Получив доступ к семейным архивам, Морган написала свою “Агату Кристи” в середине 80-х. Двигаясь за хронологией писем, Морган легко справляется с перечислением различных “личностей” героини — ребенок с богатым воображением, “объект восхищения и любопытства публики”, “обыкновенная женщина, естественная, домашняя” — роль связки в данном случае выполняет само указание на некий единый архив, из которого биограф черпает информацию. При этом повседневное и публичное “я” не противоречат друг другу, как в книге Фарра, а уживаются вполне успешно.
Югетт Бушардо, упоминающая о собственном знакомстве с моргановской “Агатой Кристи”, предлагает несколько более сложную конструкцию; текст Бушардо и послужит материалом для этой главки. Параллельно мы поговорим еще об одной биографии — книге Джона Диксона Карра “Жизнь сэра Артура Конан Дойла: Человек, который был Шерлоком Холмсом” [8].
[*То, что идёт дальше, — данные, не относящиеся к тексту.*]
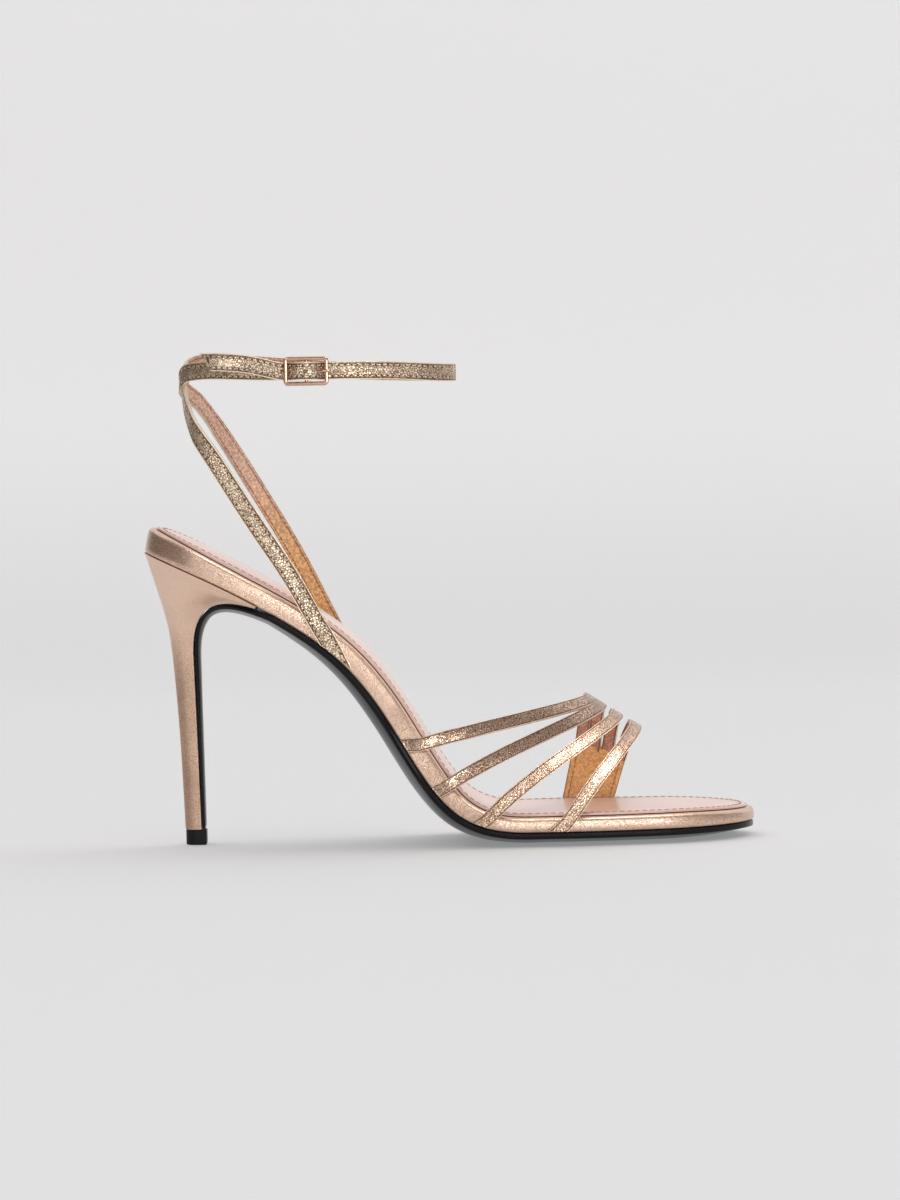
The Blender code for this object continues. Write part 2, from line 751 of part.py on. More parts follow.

Книги Карра и Бушардо на русском языке появились в одном и том же году, однако первоиздания разделяет примерно та же временная дистанция, что и самих классиков детектива, — около полувека: биография Конан Дойла впервые вышла в 1949-м, “Агата Кристи как она есть” — в 1998-м. Методологические различия ощутимы. Позитивист Карр не сомневается в возможности “полного”, “объективного”, “достоверного” жизнеописания и манифестирует тотальное доверие собранным документальным свидетельствам: “Факты — упрямая вещь. События описываются здесь именно так, как они происходили. Если говорит Конан Дойл, то это — его собственные слова, почерпнутые нами из писем, записных книжек, дневников, подлинных газетных публикаций <…> Когда описывается обстановка в комнате, приводится сцена во время грозы или когда он царапает заметки на театральной программке — всему этому есть документальные подтверждения” (с. 5). Для Бушардо явно значим модус высказывания, исследовательница склонна дифференцировать свои источники и подвергать сомнению соотношение “правды” и “вымысла”: “Нам надо признаться в некоторой собственной слабости: сознательно рискуя дать слишком большую волю воображению, мы поддадимся искушению пойти именно этим путем. Факты биографии Агаты Кристи, конечно, интересны, но еще интереснее сегодняшнему читателю знать, как писательница жила, о чем думала и что говорила. Особенно важно для него увидеть многочисленные жизни, которые придумывала и проигрывала в своем воображении гранд-дама детективного романа” (с. 8).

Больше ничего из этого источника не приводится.